Robyn Schiff is the author of three previous poetry collections, Worth, Revolver, and A Woman of Property, which was a finalist for the Los Angeles Times Book Prize. The recipient of the 2023 Joseph Brodsky Rome Prize, she is a Professor at Emory University, and co-edits Canarium Books.
Named a 2024 Pulitzer Prize Finalist and a New York Times Book Review Editors' Choice Pick
"Among the year's highlights . . . groundbreaking, epic . . . Like visitors exiting the Met's galleries, readers will emerge from Information Desk bedazzled by the transformative horizons of art." -Washington Post
"An effluvial rush of memory, desire, data, and metaphor . . . It's bracing to encounter a mind so voracious, so unapologetic in its intelligence." -New York Review of Books
A book-length poem set in the Metropolitan Museum of Art, from a writer whose work offers "something few poets ever discover: a vision of the whole world" (Dan Chiasson, The New Yorker)
Robyn Schiff's fourth collection is an ambitious book-length poem in three parts set at The Metropolitan Museum of Art's information desk, where Schiff long ago held a staff position. Elaborately mapping an interconnected route in and out of the museum through history, material, and memory, Information Desk: An Epic takes us on an anguished soul-quest and ecstatic intellectual query to confront the violent forces that inform the museum's encyclopedic collection and the spiritual powers of art.
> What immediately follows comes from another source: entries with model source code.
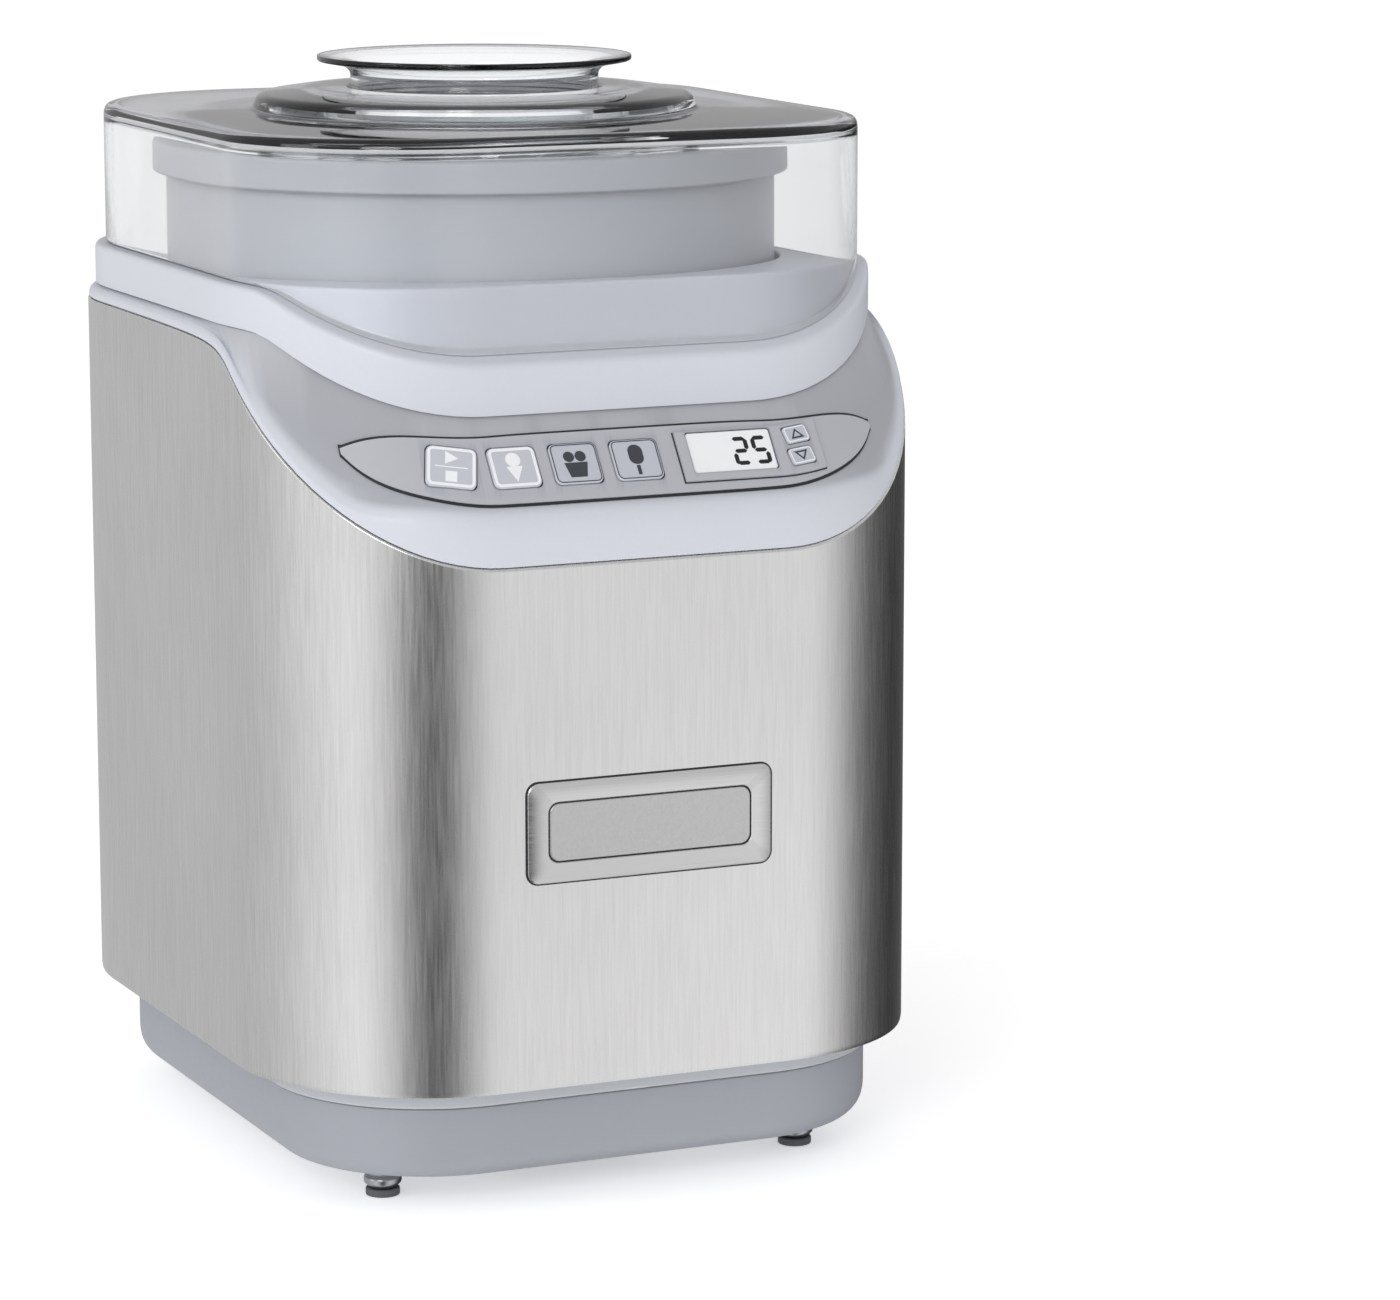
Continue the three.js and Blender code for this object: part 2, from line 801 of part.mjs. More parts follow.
function idlerGear() {
  const bore = idlerAxleRadius + runningGap;
  const pinionPhase = idlerAngle + Math.PI + Math.PI / idlerPinionTeeth;
  const wheel = gear(idlerWheelTeeth, idlerWheelThickness, bore, motorAngle);
  const pinion = gear(idlerPinionTeeth, gearThickness + 1 + gearOverlap, bore, pinionPhase);
  wheel.translate(idlerX, idlerY, gearLevel);
  pinion.translate(idlerX, idlerY, gearLevel + idlerWheelThickness - gearOverlap);
  return join(wheel, pinion);
}

function motorPinion() {
  const phase = motorAngle + Math.PI + Math.PI / motorPinionTeeth;
  const pinion = gear(motorPinionTeeth, idlerWheelThickness, motorShaftRadius + gap, phase);
  return pinion.translate(motorX, motorY, gearLevel);
}

const outputShaftTop = wellTopOfFloor + 6.5;
const hubBottom = wellTopOfFloor + 2.1;

function outputShaft() {
  return rod(outputShaftRadius, plateBottom - 4, outputShaftTop, 0, bowlY, 24);
}

function driveHub() {
  const hub = rod(hubRadius, hubBottom, hubBottom + hubHeight, 0, bowlY, 6);
  const socket = rod(outputShaftRadius + gap, hubBottom - 1, outputShaftTop + gap, 0, bowlY, 24);
  return cut(hub, socket);
}

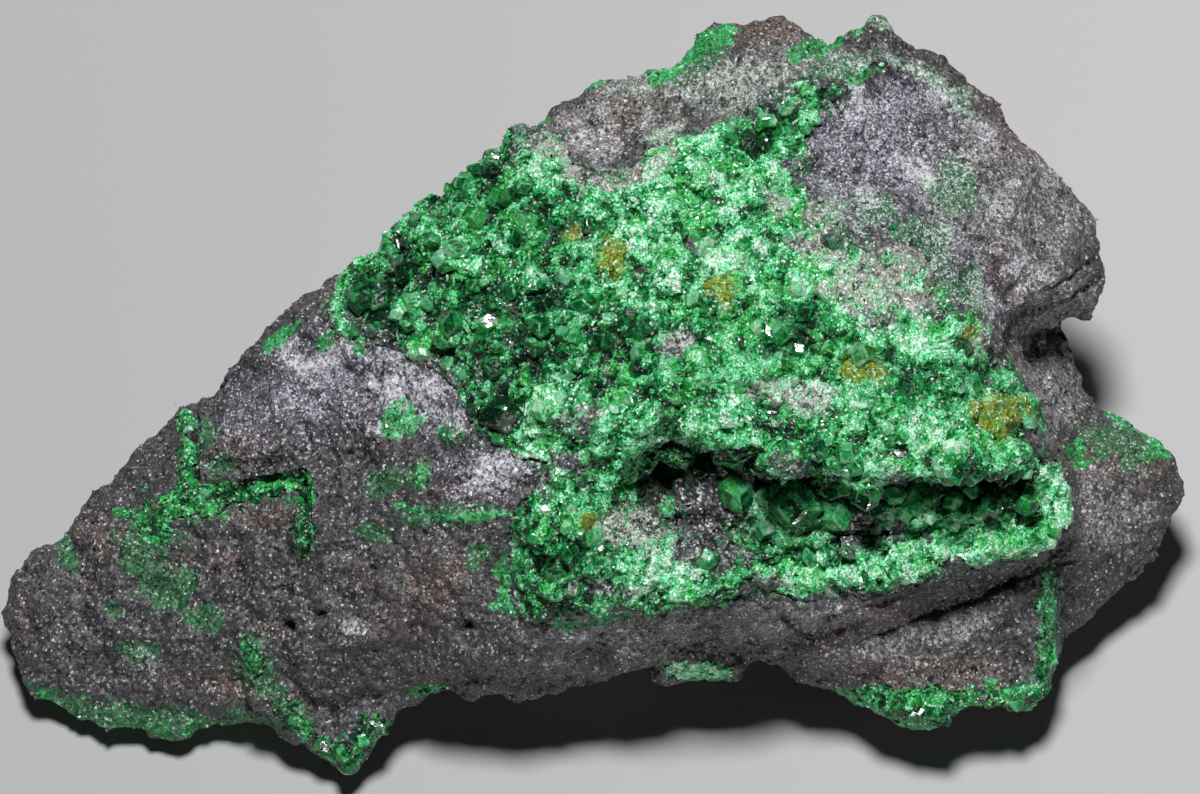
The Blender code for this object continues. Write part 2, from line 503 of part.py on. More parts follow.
def make_matrix():
    """The chromite lump: its seen face and its underside, joined at the rim, hollowed, and broken up all over."""
    rim = roughened(RIM, SHAPE_SPACING)
    rim_table = np.array(rim)
    front, front_faces, front_rim = triangulate(rim, BREAKS + (FISSURE, CRACK), SHAPE_SPACING)
    back, back_faces, back_rim = triangulate(rim, (), SHAPE_SPACING)
    on_rim = {index: height for index, (_, _, height) in zip(front_rim, rim)}
    points = []
    for k, v in enumerate(front):
        under = underside_height(v.x, v.y, rim_table)
        points.append(place(v.x, v.y, on_rim[k] if k in on_rim else max(face_height(v.x, v.y), under + 1.0)))
    shared = dict(zip(back_rim, front_rim))
    for k, v in enumerate(back):
        if k not in shared:
            shared[k] = len(points)
            points.append(place(v.x, v.y, underside_height(v.x, v.y, rim_table)))
    back_faces = [tuple(shared[k] for k in reversed(face)) for face in back_faces]
    # A triangle with all its corners on the rim can be in both covers, and there the stone has no thickness.
    flat = {frozenset(face) for face in front_faces} & {frozenset(face) for face in back_faces}
    faces = [face for face in front_faces + back_faces if frozenset(face) not in flat]
    matrix = new_mesh_object("chromite_matrix", shape_from(points, faces))
    combine(matrix, make_hollow_cutter(), "DIFFERENCE")

    remesh = matrix.modifiers.new("Even grain", "REMESH")
    remesh.mode = "VOXEL"
    remesh.voxel_size = BROKEN_GRAIN * MM
    evaluate(matrix)
    normals = [vertex.normal.copy() for vertex in matrix.data.vertices]
    for vertex, normal in zip(matrix.data.vertices, normals):
        vertex.co += normal * broken(vertex.co / MM + Vector((CENTRE_X, CENTRE_Y, 0.0))) * MM
    thin = matrix.modifiers.new("Facets", "DECIMATE")
    thin.ratio = MATRIX_TRIANGLES / (2 * len(matrix.data.polygons))
    evaluate(matrix)
    for vertex in matrix.data.vertices:
        if vertex.co.z < FOOT_HEIGHT * MM:
            vertex.co.z = 0.0
    keep_largest(matrix, 2.0)
    return matrix


class Face:
    """The finished chromite as it is seen along the line of sight."""

    def __init__(self, matrix):
        shape = bmesh.new()
        shape.from_mesh(matrix.data)
        self.tree = BVHTree.FromBMesh(shape)
        shape.free()

    def height(self, across, up):
        """Height of what is seen at a place, or of the outline where the line of sight misses it."""
        start = place(across, up, 60.0)
        hit = self.tree.ray_cast(start, place(across, up, 0.0) - start)[0]
        return hit.z / MM if hit else RELIEF.height(across, up)


def make_hollow_cutter():
    """The egg shapes of the hollow under the lip, as one cutter."""
    shape = bmesh.new()
    for across, up, height, wide, deep, tall in HOLLOW:
        size = Matrix.Diagonal((wide * MM, deep * MM, tall * MM, 1.0))
        bmesh.ops.create_icosphere(
            shape, subdivisions=2, radius=1.0, matrix=Matrix.Translation(place(across, up, height)) @ size
        )
    return new_mesh_object("hollow_cutter", shape)


def make_crust(matrix, face):
    """The main druse: a lumpy sheet of garnet over the face, with its larger crystals fused to it."""
    edge = [*CRUST_EDGE, CRUST_EDGE[0]]

    def top(across, up):
        swell = 0.5 + 0.5 * min(1.0, distance_to(edge, (across, up)) / 2.0)
        lumps = noise.fractal(Vector((across, up, 40.0)) / 2.6, 0.9, 2.0, 2)
        return face.height(across, up) + GAP + max(0.55, CRUST_THICKNESS * swell + 0.45 * lumps)

    def bottom(across, up):
        return face.height(across, up) - 1.5

    crust = slab("garnet_crust", CRUST_EDGE, (CRUST_MOUTH,), (LIP_EDGE, BENCH_RIM), CRUST_SPACING, top, bottom)
    random = np.random.default_rng(7)
    crystals = []
    for across, up, reach, count, radius in CRYSTAL_BEDS:
        for k in range(count):
            angle = k * 2.4
            far = reach * math.sqrt((k + 0.5) / count)
            x, y = across + far * math.cos(angle), up + far * math.sin(angle)
            if inside((x, y), CRUST_EDGE) and not inside((x, y), CRUST_MOUTH):
                size = radius * random.uniform(0.75, 1.3)
                crystals.append((place(x, y, top(x, y) - 0.35 * size), size))
    crystals += [(place(x, y, top(x, y) - 0.5 * size), size) for x, y, size in LIP_NODULES]
    combine(crust, crystal_cluster("crust_crystals", crystals, 3), "UNION")
    combine(crust, grown(matrix, "matrix_clearance", GAP), "DIFFERENCE")
    keep_largest(crust, 6.0)
    return crust


def make_pocket(matrix, face, crust):
    """The larger crystals that line the hollow's floor, grown together on a thin strip of garnet."""
    crystals = [(place(x, y, face.height(x, y) + 0.5 * size), size) for x, y, size in POCKET_CRYSTALS]
    for x, y in stepped(POCKET_FLOOR, 2.0):
        crystals.append((place(x, y, face.height(x, y) + 0.4), 1.35))
    pocket = crystal_cluster("pocket_crystals", crystals, 5)
    combine(pocket, grown(matrix, "matrix_clearance", GAP), "DIFFERENCE")
    combine(pocket, grown(crust, "crust_clearance", GAP), "DIFFERENCE")
    keep_largest(pocket, 7.0)
    return pocket


def make_patch(name, matrix, face, edge, placed, seed):
    """A thin sheet of garnet on the stone, with the crystals that stand on it fused to it."""

    def top(across, up):
        lumps = noise.fractal(Vector((across, up, seed)) / 1.4, 0.9, 2.0, 2)
        return max(0.5, face.height(across, up) + GAP + PATCH_THICKNESS + 0.25 * lumps)

    def bottom(across, up):
        return top(across, up) - 1.6

    patch = slab(name, edge, (), (), PATCH_SPACING, top, bottom)
    crystals = [(place(x, y, top(x, y) - 0.15 * size), size) for x, y, size in placed]
    combine(patch, crystal_cluster(name + "_stones", crystals, seed), "UNION")
    combine(patch, grown(matrix, "matrix_clearance", GAP), "DIFFERENCE")
    keep_largest(patch, 8.0)
    return patch


def make_underside(matrix):
    """The garnet lump under the arch in the front edge."""
    crystals = []
    for row, (up, height, radius) in enumerate(UNDERSIDE_ROWS):
        crystals += [(place(3.7 + 0.5 * row + 1.1 * k, up, height), radius) for k in range(4)]
    lump = crystal_cluster("underside_crystals", crystals, 29)
    combine(lump, grown(matrix, "matrix_clearance", GAP), "DIFFERENCE")
    keep_largest(lump, 14.0)
    return lump


def give_material(target, name, colour, roughness_value):
    """A plain finish, by name, colour and roughness."""
    material = bpy.data.materials.get(name) or bpy.data.materials.new(name)
    material.use_nodes = True
    shader = material.node_tree.nodes["Principled BSDF"]
    shader.inputs["Base Color"].default_value = (*colour, 1.0)
    shader.inputs["Roughness"].default_value = roughness_value
    shader.inputs["Metallic"].default_value = 0.0
    target.data.materials.clear()
    target.data.materials.append(material)


def main():
    noise.seed_set(5)
    clear_scene()
    matrix = make_matrix()
    face = Face(matrix)
    crust = make_crust(matrix, face)
    pocket = make_pocket(matrix, face, crust)
    fissure = make_patch("fissure_crystals", matrix, face, FISSURE_EDGE, FISSURE_CRYSTALS, 11)
    left_rim = make_patch("left_rim_crystals", matrix, face, LEFT_RIM_EDGE, LEFT_RIM_CRYSTALS, 13)
    right_rim = make_patch("right_rim_crystals", matrix, face, RIGHT_RIM_EDGE, RIGHT_RIM_CRYSTALS, 17)
    under = make_underside(matrix)
    give_material(matrix, "chromite", (0.085, 0.075, 0.075), 0.6)
    give_material(crust, "garnet", (0.02, 0.28, 0.07), 0.25)
    for cluster in (pocket, fissure, left_rim, right_rim, under):
        give_material(cluster, "dark_garnet", (0.01, 0.14, 0.035), 0.15)


if __name__ == "__main__":
    main()
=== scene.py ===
"""The looks of a garnet druse on chromite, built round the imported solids.

The stone is described the way it is looked at, along a line of sight 62 degrees above the table. A place on
its face is (across, up) in millimetres: across runs to the right, and up runs towards the crest.
"""

import math

import bmesh
import bpy
import numpy as np
from bpy.props import FloatProperty, FloatVectorProperty, IntProperty, PointerProperty
from mathutils import Matrix, Vector, noise
from mathutils.bvhtree import BVHTree


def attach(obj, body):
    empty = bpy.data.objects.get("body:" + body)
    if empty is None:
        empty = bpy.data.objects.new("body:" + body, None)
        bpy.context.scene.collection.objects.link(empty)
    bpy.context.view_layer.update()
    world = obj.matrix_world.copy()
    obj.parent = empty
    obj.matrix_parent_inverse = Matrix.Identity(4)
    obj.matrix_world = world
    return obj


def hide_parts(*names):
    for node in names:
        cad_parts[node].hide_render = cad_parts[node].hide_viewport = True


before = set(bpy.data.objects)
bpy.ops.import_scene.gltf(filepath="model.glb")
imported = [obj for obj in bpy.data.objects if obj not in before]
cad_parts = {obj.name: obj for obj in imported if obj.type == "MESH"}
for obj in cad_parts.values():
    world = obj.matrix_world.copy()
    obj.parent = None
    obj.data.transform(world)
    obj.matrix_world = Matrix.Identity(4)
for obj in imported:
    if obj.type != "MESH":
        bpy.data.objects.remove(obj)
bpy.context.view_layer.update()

bl_info = {
    "name": "Garnet Druse on Chromite",
    "version": (1, 0, 0),
    "blender": (4, 5, 0),
    "location": "3D Viewport > Sidebar > Specimen",
    "description": "Dresses the solids of a mineral specimen in broken rock and crystals",
    "category": "Object",
}

MM = 0.001
SIGHT = math.radians(62.0)
TO_VIEWER = Vector((0.0, -math.cos(SIGHT), math.sin(SIGHT)))
UP_THE_FACE = Vector((0.0, math.sin(SIGHT), math.cos(SIGHT)))
# Added to a solid's x and y in millimetres, these put (0, 0) of the face in the middle of the picture.
CENTRE_X = -0.12
CENTRE_Y = -5.57

# Lengths in millimetres. The solids are swollen by this much, to join up in one skin.
SKIN_SWELL = 0.2
# The rock rises to the main crust.
APRON_HEIGHT = 0.75
APRON_REACH = 2.6
# The main crust sinks at the cleft's lip, and the rock sinks under every crust.
LIP_SINK = 0.5
UNDER_CRUST = 0.22
CRUST_WALL = 0.5
RIDGE_HEIGHT = 0.12
SPIKE_LENGTH = 0.07
# The tip of the crest, as (across, up), and how far it is drawn out.
PEAK = (15.3, 20.6)
PEAK_HEIGHT = 0.5
# Reliefs: the size and height of their lumps, then the size and depth of each kind of chip.
STONE_RELIEF = ((3.2, 1.2), (2.1, 1.6), (1.0, 1.1))
ROCK_RELIEF = ((0.8, 0.1), (0.5, 0.2))
CRUST_RELIEF = ((1.3, 0.25), (1.3, 0.6), (0.6, 0.4))
# How often a value is averaged with its neighbours.
WEAR_ROUNDS = 90
BORDER_ROUNDS = 90
INNER_ROUNDS = 60
EDGE_ROUNDS = 30
RIDGE_ROUNDS = 14
SPIKE_ROUNDS = 8
# The share of its faces that the finished rock keeps.
KEPT_FACES = 0.76

# Sizes of the grains of colour. SPARK_SIZE is the size of the grains painted near white as painted glints.
GRIT_SIZE = 0.08 * MM
SPARK_SIZE = 0.11 * MM
SUGAR_GRAIN = 0.15 * MM
STONE_GRAIN = 0.16 * MM
FLAKE_SIZE = 0.5 * MM
LIME_SIZE = 1.3 * MM
# Finishes of the crystals: name, paleness, weight of each crystal's tone, clearness, dullness, share of
# painted glints, grit. The cleft's finish is a paler copy of the clear one, painted light that lifts the
# shade there.
CRYSTAL_FINISHES = (
    ("sugar_crystals", 0.5, 0.5, 0.0, 0.2, 0.8, 0.65),
    ("small_crystals", 0.41, 0.55, 0.2, 0.12, 0.6, 0.35),
    ("middling_crystals", 0.35, 0.6, 0.4, 0.1, 0.3, 0.15),
    ("clear_crystals", 0.25, 0.35, 0.4, 0.12, 0.2, 0.2),
    ("shaded_crystals", 0.29, 0.4, 0.4, 0.1, 0.3, 0.2),
    ("milky_crystals", 0.38, 0.2, 0.1, 0.25, 0.3, 0.3),
)
SCATTER = "Scattered growth"

# The lamps and the floor, in metres, and the height in millimetres that the lamps and the camera aim at.
KEY_PLACE = (-0.012, 0.06, 0.49)
KEY_SIZE = 0.11
FILL_PLACE = (0.15, -0.48, 0.022)
FILL_SIZE = 0.04
FLOOR_REACH = 1.5
MIDDLE_HEIGHT = 11
SKY_COLOUR = (0.82, 0.86, 0.92, 1.0)
SKY_STRENGTH = 0.005
# How much brighter the paper is painted on the right than on the left: painted light, falling off to the
# left.
PAPER_SLOPE = 1.22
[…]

Novelistic in its sweep, frantically informative, and deeply intimate in its private recollections, Information Desk: An Epic wayfares with riveting lyric intensity through an epic array of topics and concerns, including illusion, deception, self-deception, complicity, lecherous coworkers, the composition of pigment, the scattering of seeds, ideas, and capital, and insect infestations spreading within artwork. Along the way, Schiff pauses to invoke three terrifying muses-parasitic wasps-in desperate awe of their powers of precision and generative energy. Information Desk: An Epic undertakes a hemorrhaging ekphrastic journey through artifice and the natural world.